(Entries with parts and joints)
———

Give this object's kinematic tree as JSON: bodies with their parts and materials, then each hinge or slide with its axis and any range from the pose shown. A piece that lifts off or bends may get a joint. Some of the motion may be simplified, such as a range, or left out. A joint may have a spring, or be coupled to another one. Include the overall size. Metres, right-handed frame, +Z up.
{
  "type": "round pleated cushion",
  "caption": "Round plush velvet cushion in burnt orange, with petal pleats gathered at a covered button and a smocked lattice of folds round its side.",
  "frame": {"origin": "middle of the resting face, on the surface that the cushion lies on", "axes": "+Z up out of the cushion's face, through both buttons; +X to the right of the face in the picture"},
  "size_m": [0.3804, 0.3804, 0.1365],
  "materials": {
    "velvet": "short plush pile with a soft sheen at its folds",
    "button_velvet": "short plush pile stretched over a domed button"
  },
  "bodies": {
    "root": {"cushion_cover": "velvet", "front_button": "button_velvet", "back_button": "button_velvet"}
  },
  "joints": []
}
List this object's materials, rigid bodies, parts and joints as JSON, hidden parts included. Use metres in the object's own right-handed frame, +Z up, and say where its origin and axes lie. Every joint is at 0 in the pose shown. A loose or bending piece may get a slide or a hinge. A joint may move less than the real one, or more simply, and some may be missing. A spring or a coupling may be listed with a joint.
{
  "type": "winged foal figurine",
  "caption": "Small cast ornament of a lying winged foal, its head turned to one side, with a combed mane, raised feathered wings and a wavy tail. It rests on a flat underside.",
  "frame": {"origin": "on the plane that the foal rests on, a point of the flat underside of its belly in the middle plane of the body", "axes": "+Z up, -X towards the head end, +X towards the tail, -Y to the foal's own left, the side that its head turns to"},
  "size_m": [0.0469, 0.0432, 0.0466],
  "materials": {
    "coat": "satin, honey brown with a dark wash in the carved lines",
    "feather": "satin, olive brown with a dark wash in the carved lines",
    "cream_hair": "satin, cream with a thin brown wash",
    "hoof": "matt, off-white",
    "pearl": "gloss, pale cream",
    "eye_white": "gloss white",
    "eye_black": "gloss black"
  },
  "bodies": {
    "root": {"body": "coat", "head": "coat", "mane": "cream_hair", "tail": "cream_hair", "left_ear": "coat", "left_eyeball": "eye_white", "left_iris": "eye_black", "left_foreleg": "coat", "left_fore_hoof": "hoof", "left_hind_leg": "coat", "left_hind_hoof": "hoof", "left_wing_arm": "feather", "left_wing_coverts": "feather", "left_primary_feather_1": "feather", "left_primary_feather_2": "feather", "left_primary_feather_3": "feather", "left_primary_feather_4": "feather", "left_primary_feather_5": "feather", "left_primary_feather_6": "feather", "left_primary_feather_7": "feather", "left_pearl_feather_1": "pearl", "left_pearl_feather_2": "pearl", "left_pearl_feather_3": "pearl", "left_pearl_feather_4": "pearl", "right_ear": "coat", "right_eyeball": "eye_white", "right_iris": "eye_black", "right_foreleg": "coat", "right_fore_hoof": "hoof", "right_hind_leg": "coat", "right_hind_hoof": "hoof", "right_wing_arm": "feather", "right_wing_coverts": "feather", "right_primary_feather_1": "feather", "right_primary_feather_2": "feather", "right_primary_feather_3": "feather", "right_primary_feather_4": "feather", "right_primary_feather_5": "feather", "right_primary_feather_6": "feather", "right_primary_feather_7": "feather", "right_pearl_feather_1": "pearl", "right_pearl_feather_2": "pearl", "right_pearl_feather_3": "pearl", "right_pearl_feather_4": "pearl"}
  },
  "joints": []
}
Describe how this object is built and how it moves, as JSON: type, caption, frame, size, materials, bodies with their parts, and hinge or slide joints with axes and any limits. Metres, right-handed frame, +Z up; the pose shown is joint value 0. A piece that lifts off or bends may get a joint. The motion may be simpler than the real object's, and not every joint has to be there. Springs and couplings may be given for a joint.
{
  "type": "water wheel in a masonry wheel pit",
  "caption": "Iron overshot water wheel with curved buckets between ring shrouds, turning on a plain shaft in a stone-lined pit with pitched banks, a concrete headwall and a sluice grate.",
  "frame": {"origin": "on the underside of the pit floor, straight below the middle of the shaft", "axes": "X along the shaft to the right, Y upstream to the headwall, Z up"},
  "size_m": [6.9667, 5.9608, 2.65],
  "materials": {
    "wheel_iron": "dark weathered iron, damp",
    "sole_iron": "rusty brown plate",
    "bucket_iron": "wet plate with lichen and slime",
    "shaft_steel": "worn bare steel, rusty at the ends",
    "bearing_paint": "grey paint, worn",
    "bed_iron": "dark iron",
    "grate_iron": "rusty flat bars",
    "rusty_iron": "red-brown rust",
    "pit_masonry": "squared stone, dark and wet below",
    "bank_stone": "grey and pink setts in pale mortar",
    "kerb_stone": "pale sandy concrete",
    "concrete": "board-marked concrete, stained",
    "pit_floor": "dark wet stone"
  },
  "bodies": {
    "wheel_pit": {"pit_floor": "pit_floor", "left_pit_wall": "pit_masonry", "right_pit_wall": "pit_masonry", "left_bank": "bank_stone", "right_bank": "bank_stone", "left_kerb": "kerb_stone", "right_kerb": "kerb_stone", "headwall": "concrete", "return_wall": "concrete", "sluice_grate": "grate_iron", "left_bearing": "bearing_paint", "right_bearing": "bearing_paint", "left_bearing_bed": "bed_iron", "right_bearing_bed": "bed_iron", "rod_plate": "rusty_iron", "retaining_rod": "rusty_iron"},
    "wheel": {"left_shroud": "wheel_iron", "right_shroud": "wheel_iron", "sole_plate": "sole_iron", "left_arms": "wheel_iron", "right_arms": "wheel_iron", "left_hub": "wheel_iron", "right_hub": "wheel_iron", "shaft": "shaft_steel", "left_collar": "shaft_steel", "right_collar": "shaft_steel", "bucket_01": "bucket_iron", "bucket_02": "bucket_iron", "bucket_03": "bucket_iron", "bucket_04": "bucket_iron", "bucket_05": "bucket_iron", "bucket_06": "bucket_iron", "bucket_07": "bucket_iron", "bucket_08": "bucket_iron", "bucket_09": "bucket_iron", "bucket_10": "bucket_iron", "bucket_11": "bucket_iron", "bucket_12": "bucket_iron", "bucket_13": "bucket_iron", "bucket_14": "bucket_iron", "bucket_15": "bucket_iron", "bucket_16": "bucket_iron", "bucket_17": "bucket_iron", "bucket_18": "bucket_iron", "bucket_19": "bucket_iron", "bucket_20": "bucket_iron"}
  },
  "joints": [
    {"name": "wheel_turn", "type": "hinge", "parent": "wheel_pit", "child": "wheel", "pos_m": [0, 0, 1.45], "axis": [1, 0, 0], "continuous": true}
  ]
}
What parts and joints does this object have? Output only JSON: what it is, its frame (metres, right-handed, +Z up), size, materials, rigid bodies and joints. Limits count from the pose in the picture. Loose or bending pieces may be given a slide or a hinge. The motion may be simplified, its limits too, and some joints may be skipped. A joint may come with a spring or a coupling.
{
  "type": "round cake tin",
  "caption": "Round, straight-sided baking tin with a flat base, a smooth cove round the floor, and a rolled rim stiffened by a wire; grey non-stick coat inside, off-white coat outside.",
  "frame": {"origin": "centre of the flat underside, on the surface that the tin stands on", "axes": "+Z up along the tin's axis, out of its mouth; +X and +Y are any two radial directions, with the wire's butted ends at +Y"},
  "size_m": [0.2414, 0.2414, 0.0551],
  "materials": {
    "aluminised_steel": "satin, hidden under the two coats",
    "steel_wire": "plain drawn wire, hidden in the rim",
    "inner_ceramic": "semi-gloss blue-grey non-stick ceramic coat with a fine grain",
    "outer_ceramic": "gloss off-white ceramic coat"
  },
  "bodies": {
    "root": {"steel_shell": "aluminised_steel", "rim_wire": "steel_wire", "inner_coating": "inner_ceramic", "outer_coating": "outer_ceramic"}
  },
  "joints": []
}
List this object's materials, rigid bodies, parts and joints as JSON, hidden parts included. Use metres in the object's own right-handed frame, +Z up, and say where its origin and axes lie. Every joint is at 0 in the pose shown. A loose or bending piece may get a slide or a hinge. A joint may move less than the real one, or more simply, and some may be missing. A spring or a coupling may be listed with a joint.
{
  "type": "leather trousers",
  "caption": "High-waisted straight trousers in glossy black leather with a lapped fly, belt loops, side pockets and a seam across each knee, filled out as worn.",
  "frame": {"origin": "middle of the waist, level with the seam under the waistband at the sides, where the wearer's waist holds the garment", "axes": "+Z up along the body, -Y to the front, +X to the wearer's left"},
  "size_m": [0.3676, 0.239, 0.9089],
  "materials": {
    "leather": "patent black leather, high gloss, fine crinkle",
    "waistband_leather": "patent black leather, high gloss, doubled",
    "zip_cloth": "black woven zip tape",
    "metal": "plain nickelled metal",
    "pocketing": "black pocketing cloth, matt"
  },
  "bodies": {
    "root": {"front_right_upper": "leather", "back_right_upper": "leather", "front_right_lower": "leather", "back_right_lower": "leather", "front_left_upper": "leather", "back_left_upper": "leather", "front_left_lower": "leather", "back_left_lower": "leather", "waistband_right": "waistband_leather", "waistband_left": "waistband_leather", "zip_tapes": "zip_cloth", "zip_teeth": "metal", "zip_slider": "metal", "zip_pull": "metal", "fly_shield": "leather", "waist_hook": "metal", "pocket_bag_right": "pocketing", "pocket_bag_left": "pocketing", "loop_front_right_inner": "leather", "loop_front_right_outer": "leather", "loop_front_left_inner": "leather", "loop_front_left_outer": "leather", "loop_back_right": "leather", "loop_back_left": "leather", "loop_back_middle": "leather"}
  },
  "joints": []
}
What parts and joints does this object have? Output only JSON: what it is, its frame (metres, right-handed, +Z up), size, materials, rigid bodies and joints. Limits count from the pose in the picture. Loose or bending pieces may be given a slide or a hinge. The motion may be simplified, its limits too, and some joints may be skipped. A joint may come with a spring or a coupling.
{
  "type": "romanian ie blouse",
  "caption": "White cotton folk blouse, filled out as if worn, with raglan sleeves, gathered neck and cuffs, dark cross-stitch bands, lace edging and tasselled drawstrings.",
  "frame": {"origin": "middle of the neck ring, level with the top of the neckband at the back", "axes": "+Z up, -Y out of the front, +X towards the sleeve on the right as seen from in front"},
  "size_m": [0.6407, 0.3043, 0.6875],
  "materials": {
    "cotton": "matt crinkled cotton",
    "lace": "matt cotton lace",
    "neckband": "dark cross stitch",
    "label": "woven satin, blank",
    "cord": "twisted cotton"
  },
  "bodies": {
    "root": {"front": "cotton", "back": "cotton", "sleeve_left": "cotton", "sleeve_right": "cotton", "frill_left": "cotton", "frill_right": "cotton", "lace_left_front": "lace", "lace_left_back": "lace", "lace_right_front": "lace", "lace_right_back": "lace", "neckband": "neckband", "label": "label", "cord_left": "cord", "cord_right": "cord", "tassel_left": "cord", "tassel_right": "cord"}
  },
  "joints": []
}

———

■ **EXERCISE**
Only lines with the word "axis" are wanted, so copy each one from the records.

■ **ANSWER TO THIS PROBLEM**
Give this object's kinematic tree as JSON: bodies with their parts and materials, then each hinge or slide with its axis and any range from the pose shown. A piece that lifts off or bends may get a joint. Some of the motion may be simplified, such as a range, or left out. A joint may have a spring, or be coupled to another one. Include the overall size. Metres, right-handed frame, +Z up.
    {"name": "wheel_turn", "type": "hinge", "parent": "wheel_pit", "child": "wheel", "pos_m": [0, 0, 1.45], "axis": [1, 0, 0], "continuous": true}
  "frame": {"origin": "centre of the flat underside, on the surface that the tin stands on", "axes": "+Z up along the tin's axis, out of its mouth; +X and +Y are any two radial directions, with the wire's butted ends at +Y"},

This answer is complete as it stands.